The summit convened scientists, researchers, politicians, civil servants and activists from around the world to build a future-focussed global roadmap and action plan, laying out six key actions to address various aspects of the planetary health crisis. This makes Malaysia the first country in southeast Asia to develop a national planetary health action plan.

Leveraging tech for planetary health

The Global Collaboration Village partnered with Sunway University for the Planetary Health Summit to host 13 immersive expert-facilitated sessions and engaging over 70 participants across academia, policy, business and civil society, including HRH Prince Hassanal Shah of Pahang, Malaysia.

Using cutting-edge extended reality technology, the Climate Tipping Points Hub immersed participants in an interactive world, using Virtual and Augmented reality tech to overcome traditional barriers of distance and jargon, making the abstract and future consequences of today’s decisions palpable and urgent.

Research has shown that XR (Extended Reality) can significantly boost empathy towards societal issues compared to traditional methods.

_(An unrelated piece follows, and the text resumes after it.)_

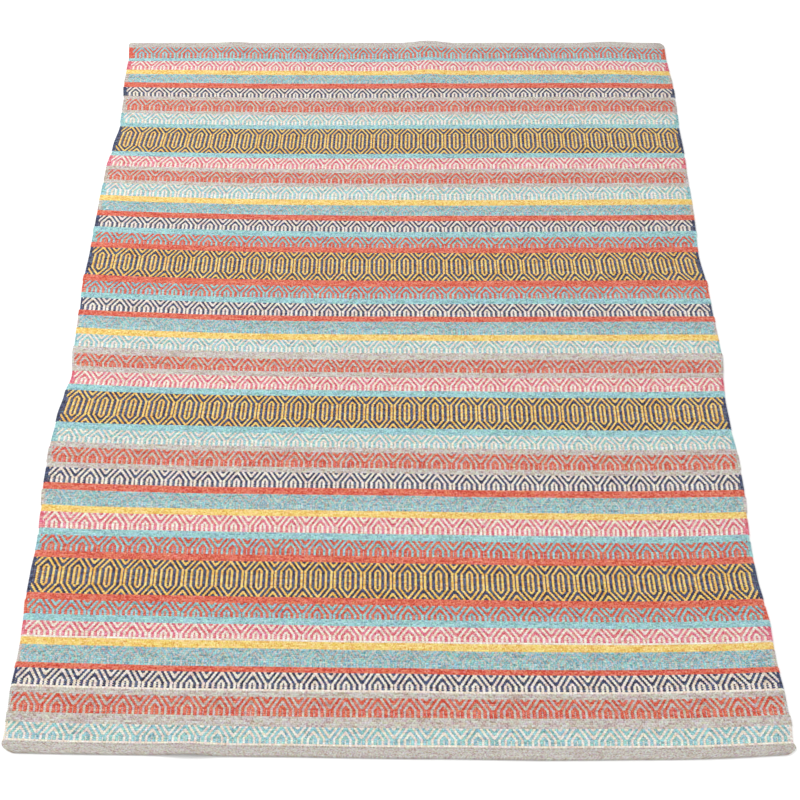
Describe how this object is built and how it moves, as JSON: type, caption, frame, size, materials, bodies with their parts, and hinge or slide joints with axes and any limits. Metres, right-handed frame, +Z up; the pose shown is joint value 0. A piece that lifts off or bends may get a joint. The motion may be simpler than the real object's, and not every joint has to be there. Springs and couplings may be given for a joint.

This emphasizes XR’s pivotal role in increasing the accessibility of complex climate data and emotionally connecting users to the issues associated with planetary health, which can catalyze a shift from awareness to collective action.

Datuk Azmir Saifuddin Mutalib, Chief Executive Officer of the National Film Development Corporation Malaysia, who attended a session in the Village’s Climate Tipping Points Hub at the Planetary Health Summit, said: “The Global Collaboration Village is a good tool for education especially for telling stories regarding the environment. We went to the Arctic to experience an environment we physically are [not able to visit].”

Dato’ Seri Prof Dr Ir Zaini Bin Ujang, Secretary General at the Ministry of Higher Education, Malaysia, said: “The [Village] offers a captivating virtual reality experience that transcends geographical boundaries, enabling seamless interaction and collaboration among participants worldwide.”

The Village’s journey to the Planetary Health Summit was a pivotal moment — it marked the Village’s introduction to in-person audiences in Asia for the first time, and underscored the potential of immersive technology in fostering strategic collaborations between decision-makers, catalyzing action and ultimately supporting the future health of our people and planet.